There is the story of William James, the great American psychologist.  I believe he wrote about this in his pioneering book The Varieties of Religious Experience. James was apparently in a profoundly deep depression to the degree he was catatonic.  He virtually sat in his chair, unable to move while being totally consumed by his depressive thoughts.  At some point, the thought entered his mind that if he did not move, he would eventually die of starvation or some other condition.  He decided that if he could move ever so slightly the index finger of his right hand, he could break out of his self-imprisonment.  He chose to focus his attention on that finger and to hold his attention there until he felt the energy to move it.  With extraordinary attention, he succeeded in moving his finger, which broke his imprisonment and opened the way for him to end his depression.
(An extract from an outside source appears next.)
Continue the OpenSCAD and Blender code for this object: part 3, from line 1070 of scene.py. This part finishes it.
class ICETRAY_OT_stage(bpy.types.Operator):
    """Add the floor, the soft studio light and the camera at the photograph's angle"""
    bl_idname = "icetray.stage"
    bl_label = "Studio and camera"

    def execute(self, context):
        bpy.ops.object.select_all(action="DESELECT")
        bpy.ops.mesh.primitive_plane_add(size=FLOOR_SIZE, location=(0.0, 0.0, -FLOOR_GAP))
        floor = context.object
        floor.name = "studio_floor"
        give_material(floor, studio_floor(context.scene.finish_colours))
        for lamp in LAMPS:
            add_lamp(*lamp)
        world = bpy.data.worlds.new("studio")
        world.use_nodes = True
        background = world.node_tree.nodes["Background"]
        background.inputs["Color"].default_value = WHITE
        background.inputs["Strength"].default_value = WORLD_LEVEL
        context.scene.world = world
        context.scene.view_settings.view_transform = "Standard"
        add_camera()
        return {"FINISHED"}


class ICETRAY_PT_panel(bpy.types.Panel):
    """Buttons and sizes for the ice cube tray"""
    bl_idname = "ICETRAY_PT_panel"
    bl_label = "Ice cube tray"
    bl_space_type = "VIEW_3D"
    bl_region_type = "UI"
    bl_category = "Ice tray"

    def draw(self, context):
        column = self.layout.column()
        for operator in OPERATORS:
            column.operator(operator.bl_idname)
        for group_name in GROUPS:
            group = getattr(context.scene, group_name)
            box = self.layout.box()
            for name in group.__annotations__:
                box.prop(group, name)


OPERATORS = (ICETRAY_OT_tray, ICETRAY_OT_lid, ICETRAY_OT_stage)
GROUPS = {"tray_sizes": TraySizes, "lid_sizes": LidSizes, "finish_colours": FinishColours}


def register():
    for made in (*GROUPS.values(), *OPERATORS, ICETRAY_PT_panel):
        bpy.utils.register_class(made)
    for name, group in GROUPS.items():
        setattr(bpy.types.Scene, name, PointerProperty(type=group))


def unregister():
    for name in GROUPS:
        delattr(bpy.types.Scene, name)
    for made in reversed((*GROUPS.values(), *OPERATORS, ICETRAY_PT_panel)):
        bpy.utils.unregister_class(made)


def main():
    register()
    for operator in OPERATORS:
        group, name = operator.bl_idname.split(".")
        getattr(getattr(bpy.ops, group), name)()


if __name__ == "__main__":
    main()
How Do You Learn to Control Your Attention?

There is nothing magical, mysterious, or profound about learning to control your attention.  You probably already practice many effective ways of doing so, but you probably do it piecemeal and without conscious intention.  Here are a few straightforward strategies to practice.   
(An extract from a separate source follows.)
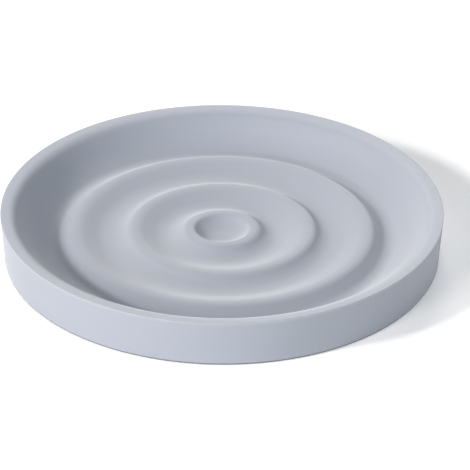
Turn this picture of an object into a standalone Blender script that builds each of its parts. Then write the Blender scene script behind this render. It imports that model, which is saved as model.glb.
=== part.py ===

>  Distracting–this is a mental exercise where you choose to focus your attention on some other thought, phrase, saying, poem or song until the unwanted thought loses its energy.

>  Diverting–this strategy consists of focusing your attention on some type of physical activity such as reading a book, taking a walk, doing cardio-vascular exercises, playing music, watching a movie, playing a game, calling a friend and so on.  The important point is the activity has to be more interesting or occupying than your unwanted thoughts.

>  Observing the unwanted thought–here you actually watch the thought as an interested, dispassionate observer.  You might say to yourself, “That is an interesting thought, but it is just a thought.  It’s not reality.  I don’t have to give it energy.”  You can also use your sense of humor to see the ridiculousness of the thought until you are amused at yourself for having the thought.  One characteristic of people who control their thoughts is the capacity for self-amusement–not taking themselves too seriously.  This strategy is also useful if it is important to pay attention to a thought.  For example, you may find yourself repeatedly thinking about an old friend.  By stepping back and noticing the thought, you might decide you need to reach out to that friend.

>  Receiving–this consists of opening yourself up to thoughts that arise from the real energy of the universe–Divine Intelligence, however you choose to define it.  Ask to be shown a different way to think about whatever you are paying attention to, a way leading to peace, comfort, assurance, joy, or gratitude.  In essence, this strategy is the Serenity Prayer, because its words enable you to let go of what you cannot control and direct you to what you can control which is, first and foremost, your attention.

Unexpected events, misguided behavior by others, unwanted thoughts, less than desirable outcomes–all are out of your control.  Take a break from trying to control the uncontrollable.  Wake up!  Pay attention!  Right attention will lead you to right thinking which ends with the right action.



  1. A scene worth remembering:

    “So, who is in control?
    Are you? Am I?
    The guards outside?
    The Warden in his office?
    Who’s in control?” . . . . . .

    • Stephen Timm

      The truth is the belief that we can control anything outside ourselves is an illusion. It usually takes an extraordinary event to temporarily at least shatter our illusion of control. A case in point is my friend Bob. He woke up one morning with the usual illusion of control and that afternoon he had a major stroke and would have died had his partner, Barbara, not gotten him to an emergency room as quickly as she did. The illusion of control gets reinforced when people behave as we expect them to, but we are not really controlling them. They decide to behave that way for their own reasons–from a desire for approval, to avoid conflict, to avoid unwanted consequences, to get what they want, or because they want to. The pandemic is another example of how our illusion of control can be destroyed abruptly or gradually over the long term. My illusion of control was broken when faced with an intractable teenager!